Chroniques

par laurent bergnach

Jour 54
opéra radiophonique de Pierre Jodlowski – scénographie de Pierre Nouvel

BnF François-Mitterrand / Grand Auditorium, Paris
- 8 juin 2017
Jour 54, opéra radiophonique de Jodlowski scénographié par Nouvel
© bnf françois-mitterrand

Avec Raymond Queneau et Italo Calvino, Georges Pérec (1936-1982) s’avère l’un des auteurs les plus populaires de l’Oulipo (Ouvroir de littérature potentielle). Peu après sa cooptation (1967), il écrit La disparition (1969), ouvrage lipogrammatique connu pour ne pas contenir la cinquième lettre de l’alphabet, auquel fera pendant Les revenentes (1972). La part moins connu d’un écrivain très tôt orphelin (père mort au combat en 1940, mère déportée en 1943), qui entre cette année dans La Pléiade, c’est une longue fréquentation des cabinets psychanalytiques (Dolto, M’Uzan, Pontalis) et ses livres posthumes tels Le condottière (2012) dont le manuscrit se perdit en 1966, et « 53 jours » (1989). Dernier de ses chantiers littéraires, il consiste en onze chapitres écrits sur vingt-huit prévus, que viennent compléter des notes rassemblées par de proches confrères : Harry Matthews et Jacques Roubaud.

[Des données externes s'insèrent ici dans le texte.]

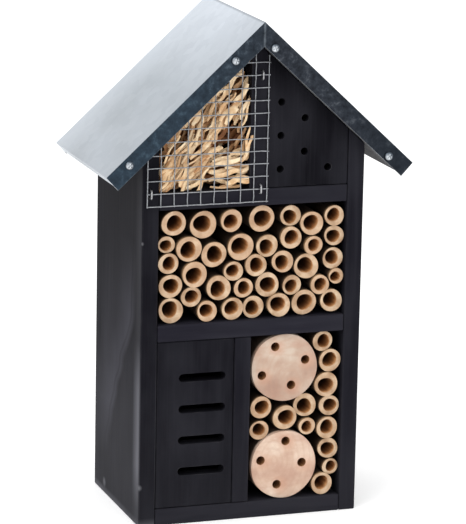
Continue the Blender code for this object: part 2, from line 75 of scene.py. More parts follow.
class Shade:
    """A Principled material with short calls for its nodes."""

    def __init__(self, name):
        self.material = bpy.data.materials.new(name)
        self.material.use_nodes = True
        self.tree = self.material.node_tree
        self.shader = self.tree.nodes["Principled BSDF"]

    def node(self, kind, **values):
        """Adds a node and sets its properties."""
        made = self.tree.nodes.new(kind)
        for key, value in values.items():
            setattr(made, key, value)
        return made

    def put(self, value, socket):
        """Links a socket to an input, or sets the input to a value."""
        if isinstance(value, bpy.types.NodeSocket):
            self.tree.links.new(value, socket)
        else:
            socket.default_value = value

    def coords(self, scale):
        """Object position in metres, times a scale on each axis."""
        source = self.node("ShaderNodeTexCoord")
        mapping = self.node("ShaderNodeMapping")
        mapping.inputs["Scale"].default_value = scale
        self.put(source.outputs["Object"], mapping.inputs["Vector"])
        return mapping.outputs["Vector"]

    def noise(self, vector, detail=4.0, rough=0.5, distortion=0.0):
        made = self.node("ShaderNodeTexNoise")
        self.put(vector, made.inputs["Vector"])
        made.inputs["Scale"].default_value = 1.0
        made.inputs["Detail"].default_value = detail
        made.inputs["Roughness"].default_value = rough
        made.inputs["Distortion"].default_value = distortion
        return made.outputs["Fac"]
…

Pas de « contrainte dure » ici, mais une habile mise en abime – un narrateur enquête sur un auteur disparu, Serval, en cherchant des indices à travers son œuvre, etc. – et, surtout, la volonté d’écrire un texte qui déconstruirait dans en second temps sa première partie. C’est un principe propre au roman policier que Pérec, friand du genre, considérait comme « un des modèles les plus efficaces du fonctionnement romanesque » (1979). Donc, si le titre fait référence au temps d’écriture de La Chartreuse de Parme (1841) et que nombre d’allusions ramènent à Stendhal, ne négligeons pas d’évoquer Agatha Christie, reine du roman à énigme. Ainsi Serval donne-t-il à l’auteur du roman Le juge est l’assassin le nom de Laurence Wargrave… le célèbre juge-assassin de Ten little niggers (Dix petits nègres, 1939).

Avec Jour 54, opéra radiophonique diffusé sur France Culture le 20 septembre 2009, Pierre Jodlowski (né en 1971) s’empare de l’ouvrage inachevé qu’il présente aujourd’hui en personne (ses fausses pistes, ses cryptages), de même qu’un travail d’adaptation truffé de clins d’œil à l’écrivain (suite de Fibonacci, disparition d’une note, etc.). Conseillant au public de se recentrer dans la salle pour mieux jouir d’un dispositif immersif, le Toulousain qualifie sa démarche de « forme d’archéologie de l’univers de Pérec » : c’est que le livret est construit moins à partir de l’intrigue policière que des carnets mis à jour – avec un désir de simplicité, précise-t-il.

Grâce à une formation classique (Orchestre Philarmonique de Radio France, Jean Deroyer), de serviteurs potentiels du free-jazz (le batteur Henri-Charles Caget) ou l’électronique [lire notre chronique du 6 novembre 2005], Jodlowski varie les climats, entre tension nerveuse aux lisières (émeutes initiales, énigme finale du roman-miroir) et tranquille énoncé de repères temporels (« lunedi », etc.). Porteurs de phrases, de listes de mots ou de simples dates, trois comédiens se succèdent en trois langues : Manuela Agnesini (italien), Michael Lonsdale (anglais) et Jérôme Kirschner (français).

Pour mener en voyage ce projet déjà ancien – l’actualité du créateur de L’aire du dire [lire notre chronique du 5 février 2011], c’est Ghostland en septembre prochain, à Varsovie –, le vidéaste Pierre Nouvel a imaginé une scénographie simple et ingénieuse : un livre géant, suspendu ouvert. Tandis que le fond de scène change de couleurs au fil des quarante-deux minutes du spectacle, des lettres sont projetées sur l’écran blanc, formant des mots qui dansent, se chevauchent, dégringolent lentement ou circulent d’une page à l’autre, quand l’envie de feuilleter se fait sentir. Si le procédé lasse par sa redondance avec la voix, Pierre Jodlowski défend ce « contenant dynamique de la parole » qui forme « une trace moins éphémère que l’instantané sonore ».